As economic activity has developed over the years, governments have become more aware that encouraging individuals and companies to trade between nations is highly beneficial.

Sometimes traders can get trapped by trade restrictions and conservative policies, but countries are moving toward greater economic integration. As more countries become highly integrated, they form trade alliances. Due to unclear regulations, traded goods sometimes travel an entire continent, or multiple continents, but still unite different governments under a single economy. The role these trade alliances play in the global economy, their influence between member nations, and whether or not they are beneficial, are arguable.

There are trade-offs associated with integration. National integration improvements increase economic growth and development. However, the integration also has a negative effect on each government’s function to perform independently.

Free trade zones are the most limited form of the trade integration. A free-trade zone (FTZ) is an economically designated, geographic area.
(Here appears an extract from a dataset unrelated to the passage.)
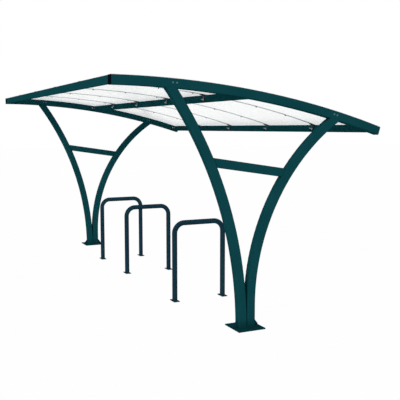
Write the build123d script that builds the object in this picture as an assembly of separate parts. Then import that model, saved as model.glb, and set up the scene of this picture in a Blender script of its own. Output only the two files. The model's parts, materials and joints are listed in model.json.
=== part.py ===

Usually imported goods are landed, handled, manufactured/reconfigured, and re-exported without inspection or transaction with customs authorities; but, once the goods are transported to consumers within the same country or zone, these goods become subject to customs regulations.

Free-trade zones are established near major seaports, international airports, and national frontiers—areas with many geographic advantages for trade.

A group of countries can choose a region where they can lower or eliminate the trade barriers. Free-trade zones can also be defined as labor-intensive manufacturing centers that involve the import of raw materials or components, and the export of factory products. In Mexico, Marquiladoras is an example of these organizations.

From massive producers to individuals, any size importer or exporter can take the opportunity of a foreign-trade zone (FTZ). However, many companies are unaware of the sizable cost savings and other benefits they can achieve by taking advantage of an FTZ program. Utilizing an FTZ can: significantly reduce costs from customs fees, taxes, and tariffs; improve the focus on global market competitiveness; and minimize bureaucratic regulations. Outside the United States, there are many other names for FTZs, including free, foreign, or export processing zones.